Effect of Vitamin Supplementation on Serum Oxidized Low-Density Lipoprotein Levels in Male Subjects with Cardiovascular Disease Risk Factors

Document Type: Original Article


1 Faculty of Health, Bushehr University of Medical Sciences. Bushehr, Iran

2 Department of Nutrition and Dietetics. Faculty of Medicine and Health Sciences, University Putra Malaysia, Malaysia

3 Isfahan Cardiovascular Research Center, Isfahan University of Medical Sciences. Isfahan, Iran


Oxidized low-density lipoproteins (ox-LDLs) appear to play a significant role in atherogenesis. In fact, circulating ox-LDL concentrations have been recognized as a risk factor for cardiovascular disease (CVD). The main objectives of this study were to assess the effects of antioxidant vitamins on ox-LDL as a biomarker of CVD in male subjects with CVD risk factors.
Materials and Methods
The effect of antioxidant vitamins on ox-LDL as a biomarker of CVD in male subjects with CVD in male subjects with CVD risk factors at baseline and after 12 weeks of supplementation with vitamin E (400 IU), C (500 mg), ß-carotene (15 mg), and the combined supplements (E, C, and ß-carotene) respectively defined as group E, C, B and control group was considered as group P.
The mean values for ox-LDL at the baseline were 86.93 ± 26.30 U/l in group C, 94.52 ± 38.40 U/l in group E, 79.73±2.07 U/l in group B, 85.97±23.07 U/l in combined group, and 84.90± 14.66 U/l in group P. After 12 weeks of intervention the percentage of changes for group C, group E, group B, COM group, and group P were (-18.32), (-2286), (-17.31), (-19.01) and (-2.0), respectively.
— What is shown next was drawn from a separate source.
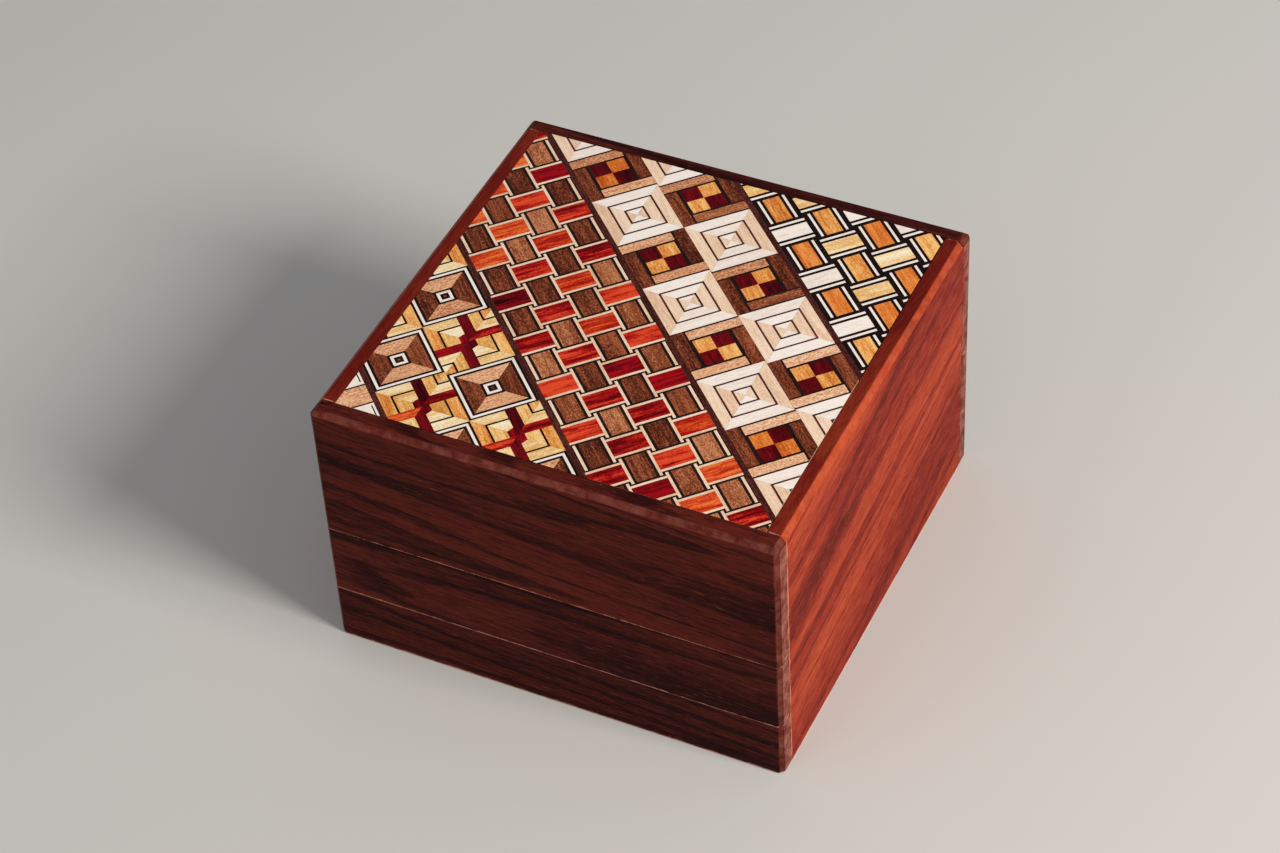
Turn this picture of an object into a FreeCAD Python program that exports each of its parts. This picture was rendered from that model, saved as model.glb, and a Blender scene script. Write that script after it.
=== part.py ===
import FreeCAD, Part
import Sketcher
import os
import re

# Wooden secret box: a hardwood case whose end boards drop one after another,
# after which the lid, with its marquetry sheet and its own front board, slides out.
# Frame: millimetres, +Z up, origin at the centre of the underside.
# Front is -Y, the sides are -X (left) and +X (right).

SIZES = {
    # outer shell
    "box_width": 100.0,
    "box_depth": 98.9,
    "box_height": 63.3,
    "side_thick": 4.0,
    "board_thick": 4.1,
    "corner_chamfer": 1.0,
    "rim_chamfer": 1.4,
    # clearances between moving pieces
    "run_gap": 0.1,
    "seam_gap": 0.12,
    "foot_gap": 0.2,
    # end boards
    "low_seam": 13.7,
    "high_seam": 30.7,
    "lap_height": 1.2,
    "lap_depth": 2.0,
    "rail_wide": 18.0,
    "rail_neck": 14.0,
    "rail_depth": 1.9,
    "rail_foot": 0.5,
    "front_rail_top": 30.4,
    "back_rail_top": 53.0,
    "upper_groove_top": 57.6,
    # lid
    "core_thick": 4.0,
    "veneer_thick": 0.8,
    "tongue_reach": 2.0,
    "tongue_high": 2.0,
    "tongue_low": 0.8,
    "cleat_high": 5.0,
    "cleat_thick": 3.0,
    "cleat_long": 84.0,
    # bottom and inner box
    "bottom_thick": 3.5,
    "bottom_tongue_low": 1.0,
    "bottom_tongue_high": 1.5,
    "inner_side_thick": 2.5,
    "inner_end_thick": 3.0,
    "inner_floor_thick": 2.0,
    # marquetry bands: their angle to the front edge, and places across them
    "band_angle": 44.0,
    "strip_long": 140.0,
    "strip_wide": 1.2,
    "corner_reach": 70.0,
    "front_strip_at": -57.0,
    "tile_strip_at": -27.05,
    "weave_strip_at": 1.75,
    "brick_strip_at": 32.1,
}

doc = FreeCAD.newDocument("SecretBox")
sheet = doc.addObject("Spreadsheet::Sheet", "Sizes")
for row, (alias, value) in enumerate(SIZES.items(), start=1):
    sheet.set("A%d" % row, alias)
    sheet.set("B%d" % row, str(value))
    sheet.setAlias("B%d" % row, alias)
doc.recompute()

# cubic millimetres that any cut must at least remove
LEAST_CUT = 1.0

NODES = []

# Levels and faces that several pieces share, as formulas in the sheet's words.
UNDERSIDE = "0"
BOARD_FACE = "(box_depth / 2 - board_thick)"
WALL_END = "(box_depth / 2 - board_thick - run_gap)"
SIDE_FACE = "(box_width / 2 - side_thick)"
CORE_TOP = "(box_height - veneer_thick)"
CORE_LOW = "(box_height - veneer_thick - core_thick)"
PANEL_EDGE = "(box_width / 2 - side_thick - run_gap)"
INNER_END = "(box_depth / 2 - board_thick - run_gap - inner_end_thick)"
INNER_SIDE = "(box_width / 2 - side_thick - inner_side_thick)"
INNER_TOP = "(box_height - veneer_thick - core_thick - run_gap)"
CLEAT_LOW = "(box_height - veneer_thick - core_thick - cleat_high)"


def bound(formula):
    """Turn the sheet's words in a formula into references to its cells."""
    return re.sub(r"[a-z]+_[a-z_]+", lambda found: "Sizes." + found.group(0), formula)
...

Using Wilcoxon method, significant differences were detected in the mean ox-LDL concentrations of baseline and after intervention, values in the C, E, B and combined groups (P< 005).
This study illustrated that diet supplemented with vitamin C (500 mg), vitamin E (400 IU), ß-carotene (15 mg), and the combination of these vitamins was associated with lower serum ox-LDL levels.